> _SHORT PROBLEM_
Note each line of the listing that contains the string "part", and copy it.

## begin SOURCE MATERIAL

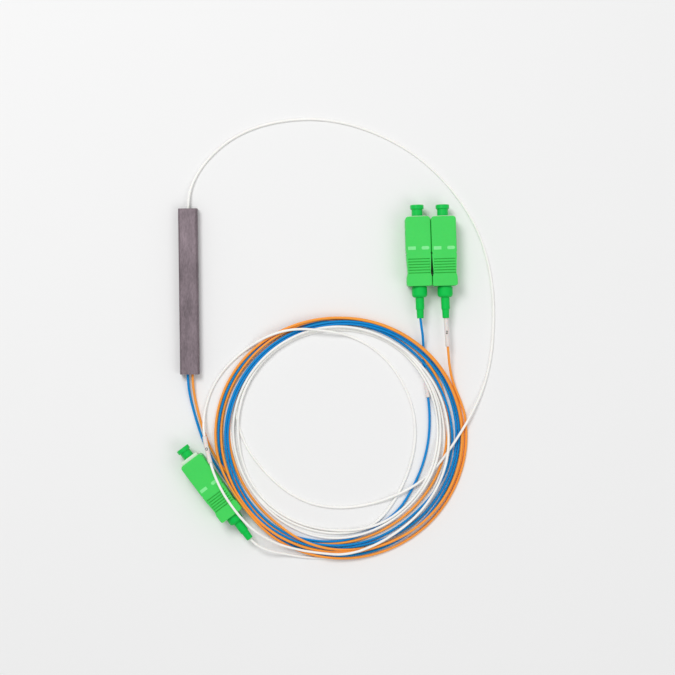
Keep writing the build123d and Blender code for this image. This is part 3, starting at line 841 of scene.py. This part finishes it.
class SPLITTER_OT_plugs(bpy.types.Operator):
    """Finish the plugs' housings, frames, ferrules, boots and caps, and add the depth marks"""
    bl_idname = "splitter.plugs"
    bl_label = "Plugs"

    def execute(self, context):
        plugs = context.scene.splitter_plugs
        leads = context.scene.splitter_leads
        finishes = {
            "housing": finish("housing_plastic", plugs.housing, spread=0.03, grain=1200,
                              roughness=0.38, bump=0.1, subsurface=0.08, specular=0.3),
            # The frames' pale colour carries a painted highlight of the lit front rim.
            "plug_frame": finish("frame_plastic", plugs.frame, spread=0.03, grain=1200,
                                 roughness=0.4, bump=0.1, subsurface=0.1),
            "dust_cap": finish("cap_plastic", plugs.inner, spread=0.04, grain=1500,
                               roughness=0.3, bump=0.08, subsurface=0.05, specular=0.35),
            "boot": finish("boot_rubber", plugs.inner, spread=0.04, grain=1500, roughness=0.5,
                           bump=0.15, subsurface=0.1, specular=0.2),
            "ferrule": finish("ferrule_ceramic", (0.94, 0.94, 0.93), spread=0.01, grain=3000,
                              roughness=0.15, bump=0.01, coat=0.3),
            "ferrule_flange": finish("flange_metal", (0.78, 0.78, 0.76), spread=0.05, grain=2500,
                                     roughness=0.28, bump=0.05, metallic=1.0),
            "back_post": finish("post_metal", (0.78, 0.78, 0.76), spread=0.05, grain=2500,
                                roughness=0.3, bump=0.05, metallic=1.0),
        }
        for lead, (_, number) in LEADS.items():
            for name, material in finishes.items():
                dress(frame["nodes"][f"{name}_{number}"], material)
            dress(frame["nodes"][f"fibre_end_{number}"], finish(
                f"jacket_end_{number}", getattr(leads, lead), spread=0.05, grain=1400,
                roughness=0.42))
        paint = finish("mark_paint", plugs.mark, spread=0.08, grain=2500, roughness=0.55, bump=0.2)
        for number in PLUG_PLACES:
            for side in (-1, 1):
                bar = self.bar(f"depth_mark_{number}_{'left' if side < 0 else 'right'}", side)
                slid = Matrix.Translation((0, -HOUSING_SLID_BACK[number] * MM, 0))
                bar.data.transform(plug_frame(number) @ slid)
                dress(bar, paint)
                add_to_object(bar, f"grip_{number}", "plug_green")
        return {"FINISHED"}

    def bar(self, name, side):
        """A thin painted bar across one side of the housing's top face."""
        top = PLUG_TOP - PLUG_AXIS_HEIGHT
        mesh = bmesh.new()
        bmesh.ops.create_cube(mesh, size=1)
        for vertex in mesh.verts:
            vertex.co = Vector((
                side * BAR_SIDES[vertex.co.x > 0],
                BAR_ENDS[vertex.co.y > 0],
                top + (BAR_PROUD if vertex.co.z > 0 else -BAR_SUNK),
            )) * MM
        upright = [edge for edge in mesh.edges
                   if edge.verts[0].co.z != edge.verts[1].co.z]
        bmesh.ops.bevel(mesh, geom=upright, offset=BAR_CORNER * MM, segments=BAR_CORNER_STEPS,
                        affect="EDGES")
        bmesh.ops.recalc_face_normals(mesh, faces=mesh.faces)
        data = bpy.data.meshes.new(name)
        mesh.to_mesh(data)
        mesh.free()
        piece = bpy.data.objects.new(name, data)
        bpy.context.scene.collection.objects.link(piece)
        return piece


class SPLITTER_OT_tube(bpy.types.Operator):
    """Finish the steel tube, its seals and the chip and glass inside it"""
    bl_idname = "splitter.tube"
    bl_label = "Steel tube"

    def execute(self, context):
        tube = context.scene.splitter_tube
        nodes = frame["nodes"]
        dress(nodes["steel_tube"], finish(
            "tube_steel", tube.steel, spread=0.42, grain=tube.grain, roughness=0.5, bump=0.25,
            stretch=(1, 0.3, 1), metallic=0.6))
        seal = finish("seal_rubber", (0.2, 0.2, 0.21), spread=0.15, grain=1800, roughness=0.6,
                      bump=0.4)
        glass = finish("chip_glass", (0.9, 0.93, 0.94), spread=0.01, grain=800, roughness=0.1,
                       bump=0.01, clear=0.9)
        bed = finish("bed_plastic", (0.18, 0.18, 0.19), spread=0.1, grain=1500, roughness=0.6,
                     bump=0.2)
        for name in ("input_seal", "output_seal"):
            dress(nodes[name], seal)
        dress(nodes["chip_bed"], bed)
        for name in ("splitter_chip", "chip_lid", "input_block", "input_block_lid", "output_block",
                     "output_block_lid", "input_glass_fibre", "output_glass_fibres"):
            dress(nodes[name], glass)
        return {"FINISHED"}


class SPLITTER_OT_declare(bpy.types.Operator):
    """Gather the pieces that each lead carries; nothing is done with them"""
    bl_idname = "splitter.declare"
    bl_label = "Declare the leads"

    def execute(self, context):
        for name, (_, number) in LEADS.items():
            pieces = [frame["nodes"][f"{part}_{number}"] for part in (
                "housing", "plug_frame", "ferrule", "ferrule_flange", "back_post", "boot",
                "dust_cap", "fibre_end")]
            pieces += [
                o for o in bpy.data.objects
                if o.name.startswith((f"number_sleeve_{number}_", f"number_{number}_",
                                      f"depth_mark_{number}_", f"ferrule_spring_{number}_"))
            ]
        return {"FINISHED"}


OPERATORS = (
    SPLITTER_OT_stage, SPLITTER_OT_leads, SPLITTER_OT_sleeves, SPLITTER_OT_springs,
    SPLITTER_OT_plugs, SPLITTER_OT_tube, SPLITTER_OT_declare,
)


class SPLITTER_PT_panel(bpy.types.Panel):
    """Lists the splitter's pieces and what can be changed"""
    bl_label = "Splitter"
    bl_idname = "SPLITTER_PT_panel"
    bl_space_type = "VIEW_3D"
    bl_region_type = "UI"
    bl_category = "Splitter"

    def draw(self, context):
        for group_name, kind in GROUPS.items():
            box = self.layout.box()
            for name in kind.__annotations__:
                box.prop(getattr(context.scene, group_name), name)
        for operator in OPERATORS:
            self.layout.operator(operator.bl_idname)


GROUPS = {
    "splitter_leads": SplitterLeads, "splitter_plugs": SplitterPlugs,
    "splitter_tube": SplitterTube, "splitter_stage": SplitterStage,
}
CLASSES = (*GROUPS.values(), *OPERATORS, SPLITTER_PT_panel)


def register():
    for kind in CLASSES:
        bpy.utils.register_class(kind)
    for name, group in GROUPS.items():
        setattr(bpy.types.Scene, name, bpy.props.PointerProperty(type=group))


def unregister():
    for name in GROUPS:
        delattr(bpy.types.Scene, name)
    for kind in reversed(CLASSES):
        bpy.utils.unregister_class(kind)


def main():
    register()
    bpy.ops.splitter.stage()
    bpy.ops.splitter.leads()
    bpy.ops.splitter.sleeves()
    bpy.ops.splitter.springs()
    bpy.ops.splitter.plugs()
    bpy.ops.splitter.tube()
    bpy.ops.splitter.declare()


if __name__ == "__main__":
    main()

## end SOURCE MATERIAL

> _WRITTEN SOLUTION_
Keep writing the build123d and Blender code for this image. This is part 3, starting at line 841 of scene.py. This part finishes it.
            pieces = [frame["nodes"][f"{part}_{number}"] for part in (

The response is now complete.